Mr Barnier told his press conference: “I have some problems understanding the UK’s position: they themselves asked for this transition period, the heads of state and government said yes on the basis of very logical conditions – because you’re keeping the single market, customs union, the economic status quo for a limited period, it’s understandable that we should keep the regulatory and supervision structure, the way rules are applied, it’s the integrity of the single market that’s at stake.

“If this disagreement should [continue to] exist there will undoubtedly be a problem. I hope that we will be able to resolve this disagreement in the next round.”

Michel Barnier: Brexit transition deal 'not a given'

Turning to the issue is Ireland, he reiterated a warning that coming out of the customs union and single market made a hard border “unavoidable”. The chief negotiator said the “specific solution” on Ireland promised by the UK, or full regulatory alignment in Ireland could prevent such controls.

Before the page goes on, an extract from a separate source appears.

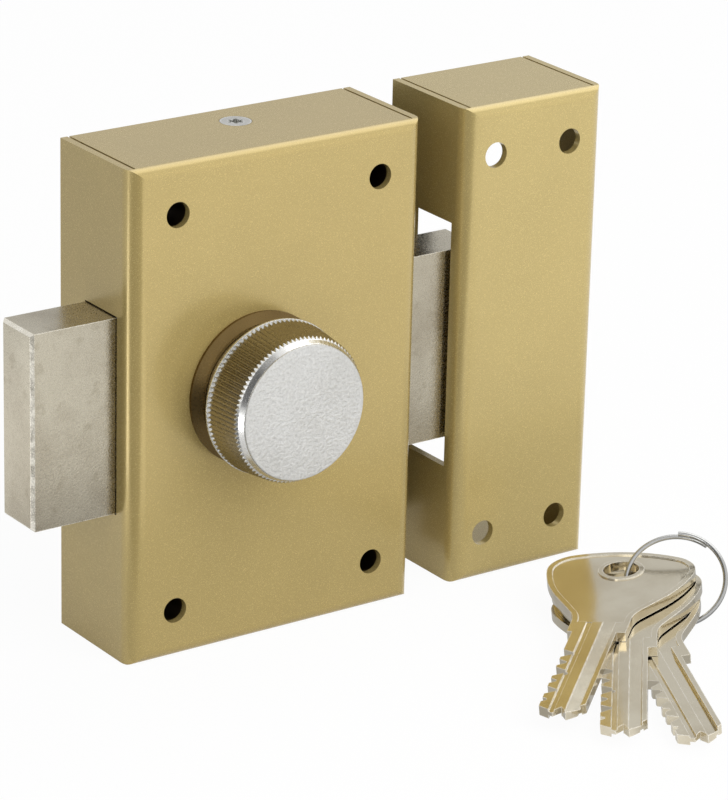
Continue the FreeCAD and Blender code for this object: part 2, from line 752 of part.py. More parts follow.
def pin_springs():
    """The springs under the drivers, as plain sleeves of their outline."""
    z0 = chamber_floor()
    z1 = shear(plug_r + 0.1 + driver_length)
    return [sleeve(pin_spring_r, spring_wall, V(axis_x, y, z0), Z, z1 - z0) for y in pin_ys()]


def chamber_plugs():
    return [rod(pin_r, V(axis_x, y, chamber_floor() - cap_length), Z, cap_length)
            for y in pin_ys()]


def cylinder_screws():
    screws = []
    for x, z in cyl_screw_places():
        shank = rod(cyl_screw_r, V(x, plate_front - 1, z), Y, cyl_screw_length)
        head = rod(cyl_screw_r + 1.7, V(x, plate_front - 2.4, z), Y, 2.4)
        head = head.makeChamfer(0.7, edges_where(head, lambda p: p.y < plate_front - 2.3))
        cross = [box(x - a, x + a, plate_front - 3, plate_front - 1, z - b, z + b)
                 for a, b in ((2.2, 0.4), (0.4, 2.2))]
        screws.append(head.fuse(shank).cut(cross[0].fuse(cross[1])).removeSplitter())
    return screws


# Keeper

def keeper():
    body = folded_box(keeper_width)
    cuts = [rod(keeper_hole_r, V(x, front - 1, z), Y, sheet + 2)
            for x, z in fixing_places(keeper_hole_across, keeper_hole_up, keeper_hole_shift)]
    window = box(-FAR, 0, front + window_front, front + window_front + window_depth,
                 bolt_z - window_height / 2, bolt_z + window_height / 2)
    cuts.append(window)
    return body.cut(Part.makeCompound(cuts)).translated(V(keeper_x, 0, 0))


# Keys and ring

def bow_face(inset, end):
    """The bow's outline, drawn in evenly by inset and cut square across the neck at end."""
    lean = math.radians(bow_lean)
    leave = math.radians(bow_side_from)
    # The crown's arc touches both corner arcs and passes bow_top behind the hole.
    reach = bow_top - bow_corner_r
    back = (bow_corner ** 2 + bow_corner_u ** 2 - reach ** 2) / (2 * (reach + bow_corner_u))
    crown = math.pi - math.atan(bow_corner / (back - bow_corner_u))
    side_u = bow_corner_u - (bow_side_r - bow_corner_r) * math.cos(leave)
    side_v = bow_corner - (bow_side_r - bow_corner_r) * math.sin(leave)
    flare = bow_flare_r + inset

    def on_arc(side, u, v, r, a):
        return V(u + r * math.cos(a), side * (v + r * math.sin(a)), 0)

    def half_outline(side, neck):
        """Corner, slow side, straight, flare and neck edge, from the crown to the cut end."""
        def corner(a):
            return on_arc(side, bow_corner_u, bow_corner, bow_corner_r - inset, a)

        def flank(a):
            return on_arc(side, side_u, side_v, bow_side_r - inset, a)

        def hollow(a):
            return on_arc(side, u, neck + flare, -flare, a)
        neck = neck - inset
        line = side_u * math.cos(lean) + side_v * math.sin(lean) + bow_side_r - inset
        u = (line + flare - (neck + flare) * math.sin(lean)) / math.cos(lean)
        turn = (lean + math.pi / 2) / 2
        return [
            Part.Arc(corner(crown), corner((crown + leave) / 2), corner(leave)),
            Part.Arc(flank(leave), flank((leave + lean) / 2), flank(lean)),
            Part.LineSegment(flank(lean), hollow(lean)),
            Part.Arc(hollow(lean), hollow(turn), hollow(math.pi / 2)),
            Part.LineSegment(hollow(math.pi / 2), V(end, side * neck, 0)),
        ]
    left = half_outline(1, neck_stop)
    right = half_outline(-1, neck_plain)
    edges = [Part.Arc(right[0].StartPoint, V(inset - bow_top, 0, 0), left[0].StartPoint)]
    edges += left + [Part.LineSegment(left[-1].EndPoint, right[-1].EndPoint)] + right
    return Part.Face(Part.Wire(Part.__sortEdges__([e.toShape() for e in edges])))


def key_flutes():
    """Cutting tools for the grooves along both faces, which run out towards the bow."""
    half = key_thick / 2
    tools = []
    for side, v0, v1, deep in ((1, 0.9, 3.4, 0.75), (1, -2.3, -1.2, 0.45),
                               (-1, -2.3, -0.1, 0.7), (-1, 3.0, 3.6, 0.4)):
        profile = [V(flute_fade, v0, half), V(key_blade_start + 0.6, v0, half - deep),
                   V(FAR, v0, half - deep), V(FAR, v0, half + 3), V(flute_fade, v0, half + 3)]
        tool = prism(profile, Y * (v1 - v0))
        tools.append(tool if side > 0 else tool.mirror(V(0, 0, 0), Z))
    return tools


def key_blank():
    """Bow, neck, blade and cuts in the key's own frame: +X to the tip, +Z up."""
    half = key_thick / 2
    bow = bow_face(0, key_blade_start).extrude(Z * key_thick).translated(Z * -half)
    dish = bow_face(bow_rim, dish_end).extrude(Z * bow_dish)
    dish = dish.cut(rod(key_hole_r + 1.0, V(0, 0, -1), Z, 5))
    cuts = [dish.translated(Z * (half - bow_dish)), dish.translated(Z * -half),
            rod(key_hole_r, V(0, 0, -key_thick), Z, 2 * key_thick)] + key_flutes()
    return bow.fuse(key_blade()).cut(Part.makeCompound(cuts)).removeSplitter()


def key_blade():
    """A blade with angled cuts on one edge and a forked tip."""
    half = key_thick / 2
    w = key_blade_half
    tip = key_tip
    outline = [V(key_blade_start - 1, w, 0), V(tip - 3.2, w, 0), V(tip - 0.9, w - 2.3, 0),
               V(tip, 1.0, 0), V(tip - 1.7, 0.0, 0), V(tip, -1.5, 0), V(tip - 1.9, -w, 0)]
    x = tip - 4.6
    for cut in key_cuts:
        outline += [V(x + cut * 0.6 + 0.3, -w, 0), V(x + 0.3, -w + cut, 0),
                    V(x - 0.3, -w + cut, 0), V(x - cut * 0.6 - 0.3, -w, 0)]
        x -= key_cut_pitch
    outline.append(V(key_blade_start - 1, -w, 0))
    return prism([p - Z * half for p in outline], Z * key_thick)


def stack_normal():
    t, h = math.radians(key_tilt), math.radians(key_tilt_heading)
    return V(math.cos(h) * math.sin(t), math.sin(h) * math.sin(t), math.cos(t))


def key_matrix(index, hole):
    """Turn a key to its heading in the leaning stack, with its hole's middle at a place."""
    normal = stack_normal()
    a = math.radians(key_headings[index])
    along = V(math.cos(a), math.sin(a), 0)
    along = along - normal * along.dot(normal)
    along.normalize()
    across = normal.cross(along)
    return FreeCAD.Matrix(along.x, across.x, normal.x, hole.x,
                          along.y, across.y, normal.y, hole.y,
                          along.z, across.z, normal.z, hole.z, 0, 0, 0, 1)


def key_holes(blank):
    """The lowest key rests just above the surface; the others lie on the layers over it."""
    last = len(key_steps) - 1
    normal = stack_normal()
    low = first_key + key_steps[last]
    flat = placed(blank, key_matrix(last, low))
    low.z = -top + key_rest - min(p.z for p in flat.tessellate(0.05)[0])
    holes = []
    for i, step in enumerate(key_steps):
        hole = first_key + step
        away = hole - low
        lift = (key_thick + key_gap) * (last - i)
        hole.z = low.z + (lift - normal.x * away.x - normal.y * away.y) / normal.z
        print("key", i + 1, "hole", [round(c, 3) for c in hole],
              "normal", [round(c, 5) for c in normal])
        holes.append(hole)
    return holes


def keys():
    blank = key_blank()
    holes = key_holes(blank)
    return [placed(blank, key_matrix(i, hole)) for i, hole in enumerate(holes)], holes


def placed(shape, matrix):
    copy = shape.copy()
    copy.Placement = FreeCAD.Placement(matrix)
    return copy


def key_ring(hole):
    """One round wire, a full turn and a lap, with its ends side by side."""
    turns = 1 + ring_lap / 360
    ring = coil(ring_r, ring_wire_r, ring_pitch, turns)
    lower = FreeCAD.Placement(V(0, 0, -ring_pitch * turns / 2), FreeCAD.Rotation())
    spin = FreeCAD.Placement(V(0, 0, 0), FreeCAD.Rotation(Z, ring_start))
    lean = FreeCAD.Placement(hole + ring_from_hole, FreeCAD.Rotation(Z, ring_normal))
    ring.Placement = lean.multiply(spin).multiply(lower)
    return ring


def main():
    os.makedirs("parts", exist_ok=True)
    single = {
        "case_cover": case_cover, "back_plate": back_plate,
        "bolt_guide_upper": bolt_guide_upper, "bolt_guide_lower": bolt_guide_lower,
        "detent_barrel": detent_barrel, "detent_spring": detent_spring, "bolt": bolt,
        "rack_bar": rack_bar, "pinion": pinion, "spindle": spindle,
        "spindle_clip": spindle_clip, "knob": knob, "knob_set_screw": knob_set_screw,
        "knob_collar": knob_collar, "collar_nut": collar_nut, "cylinder_body": cylinder_body,
        "cylinder_plug": cylinder_plug, "plug_clip": plug_clip, "tailpiece": tailpiece,
        "tail_pin": tail_pin, "keeper": keeper,
    }
    grouped = {
        "spacer_tubes": spacer_tubes, "guide_rivets": guide_rivets, "rack_screws": rack_screws,
        "key_pins": key_pins, "driver_pins": driver_pins, "pin_springs": pin_springs,
        "chamber_plugs": chamber_plugs, "cylinder_screws": cylinder_screws,
    }
    for name, make in single.items():
        export(name, [make()])
    for name, make in grouped.items():
        export(name, make())
    export("cover_screws", [cover_screw(1), cover_screw(-1)])
    export("detent_ball", [Part.makeSphere(ball_r, V(detent_x, bolt_mid_y, ball_centre_z()))])
    cut_keys, holes = keys()
    for i, key in enumerate(cut_keys):
        export("key_%d" % (i + 1), [key])
    export("key_ring", [key_ring(holes[0])])


main()
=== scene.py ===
# %% [markdown]
# A rim deadbolt, dressed for a product picture.
# The lock is already built as solid pieces: a folded steel case with a knurled thumb knob,
# a bolt that runs right through it, a keeper, a round key cylinder behind, and keys on a
# wire ring. This lesson gives those solids their finishes, softens the edges that catch
# the light, and sets up a pale studio. Lengths are in metres throughout.

# %% Load the solids
import json
import math
import bmesh
import bpy
from mathutils import Matrix, Vector

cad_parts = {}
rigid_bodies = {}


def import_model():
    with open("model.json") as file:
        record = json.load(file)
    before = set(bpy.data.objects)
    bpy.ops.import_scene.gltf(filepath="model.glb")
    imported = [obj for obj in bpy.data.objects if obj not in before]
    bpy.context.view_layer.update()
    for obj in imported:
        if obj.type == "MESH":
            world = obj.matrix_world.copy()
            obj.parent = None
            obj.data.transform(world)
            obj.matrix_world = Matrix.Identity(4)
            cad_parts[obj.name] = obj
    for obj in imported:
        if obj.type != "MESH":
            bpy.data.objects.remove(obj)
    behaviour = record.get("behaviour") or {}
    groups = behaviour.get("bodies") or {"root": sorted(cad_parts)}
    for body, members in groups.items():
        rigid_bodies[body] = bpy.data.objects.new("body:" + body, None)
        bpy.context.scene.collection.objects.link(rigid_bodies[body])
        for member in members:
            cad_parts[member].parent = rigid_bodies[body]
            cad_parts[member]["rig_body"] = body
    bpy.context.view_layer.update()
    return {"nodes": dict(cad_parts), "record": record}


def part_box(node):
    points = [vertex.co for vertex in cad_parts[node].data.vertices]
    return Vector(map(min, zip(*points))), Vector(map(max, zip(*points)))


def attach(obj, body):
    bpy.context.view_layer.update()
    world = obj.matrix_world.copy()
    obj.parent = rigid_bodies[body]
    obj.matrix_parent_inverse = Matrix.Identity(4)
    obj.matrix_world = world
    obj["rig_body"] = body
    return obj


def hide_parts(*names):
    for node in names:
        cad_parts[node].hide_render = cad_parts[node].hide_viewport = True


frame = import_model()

nodes = frame["nodes"]
record = frame["record"]
MM = 0.001

# %% [markdown]
# Colours are easiest to pick as the hex codes of a paint card, but a renderer adds light in
# linear numbers. One small function changes the one into the other, so every finish below
# can be written as a hex code.


# %% A colour from its hex code
def paint(code):
    channels = [int(code[i:i + 2], 16) / 255 for i in (1, 3, 5)]
    return [c / 12.92 if c <= 0.04045 else ((c + 0.055) / 1.055) ** 2.4
            for c in channels] + [1.0]


case_gold, keeper_gold = "#B39E62", "#B9A569"
print("the case's gold in linear light:", [round(c, 3) for c in paint(case_gold)])

# %% [markdown]
# A material is a small tree of nodes. These two helpers add a node with its settings and
# join it to others in one line, which keeps each finish short enough to read as a recipe.


# %% Helpers for node trees
def add(tree, kind, links=None, **settings):
    """A node of this kind: settings are attributes, links are socket name to value or socket."""
    node = tree.nodes.new("ShaderNode" + kind)
    for name, value in settings.items():
        setattr(node, name, value)
    for name, value in (links or {}).items():
        socket = node.inputs[name]
        if isinstance(value, bpy.types.NodeSocket):
            tree.links.new(value, socket)
        else:
            socket.default_value = value
    return node


def ramp(tree, source, *stops):
    """A colour ramp on source, with stops of (place, grey or colour)."""
    node = add(tree, "ValToRGB", {"Fac": source})
    elements = node.color_ramp.elements
    while len(elements) < len(stops):
        elements.new(0.5)
    for element, (place, tone) in zip(elements, stops):
        element.position = place
        element.color = tone if isinstance(tone, (list, tuple)) else (tone, tone, tone, 1)
    return node.outputs["Color"]


def blend_colours(tree, amount, first, second, how="MIX"):
    node = add(tree, "Mix", data_type="RGBA", blend_type=how)
    for socket, value in zip([node.inputs["Factor"]] + [s for s in node.inputs
                             if s.type == "RGBA"], (amount, first, second)):
        if isinstance(value, bpy.types.NodeSocket):
            tree.links.new(value, socket)
        else:
            socket.default_value = value
    return [s for s in node.outputs if s.type == "RGBA"][0]


def new_group(name, inputs, outputs):
    """A shader group with named sockets; returns the tree, its inputs and its output node."""
    tree = bpy.data.node_groups.new(name, "ShaderNodeTree")
    for label, kind, value in inputs:
        socket = tree.interface.new_socket(label, in_out="INPUT", socket_type="NodeSocket" + kind)
        socket.default_value = value
    for label, kind in outputs:
        tree.interface.new_socket(label, in_out="OUTPUT", socket_type="NodeSocket" + kind)
    return tree, tree.nodes.new("NodeGroupInput").outputs, tree.nodes.new("NodeGroupOutput")


def new_material(name):
    material = bpy.data.materials.new(name)
    material.use_nodes = True
    tree = material.node_tree
    tree.nodes.clear()
    shader = tree.nodes.new("ShaderNodeBsdfPrincipled")
    out = tree.nodes.new("ShaderNodeOutputMaterial")
    tree.links.new(shader.outputs["BSDF"], out.inputs["Surface"])
    return material, tree, shader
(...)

Both sides say they want to agree the transition period before the European Council meeting in March, giving them just under two months to make a deal on the issue.

Were a transition period to not be agreed, the UK would effectively crash out of the bloc without a deal in March 2019 – unless the negotiation period were extended by consent of all 27 EU countries, or Article 50 were revoked.

It is currently planned that the meat of the “future relationship” between the EU – effectively a trade agreement – would be negotiated during the transition period, meaning its absence would cause huge disruption for UK industry.

The transition period, which the Prime Minister requested in her Florence speech, was previously considered to be the most straightforward part of the Brexit process due to its simple nature. The UK has however raised objections with the EU’s proposals after Tory right-wingers raised objections to the idea, arguing that it would make the UK a temporary “vassal state” of Europe.

Labour’s Keir Starmer said it was vital for the Government to secure a transition period for the sake of the economy and said Mr Barnier’s comments “should be a wakeup call for the Prime Minister”.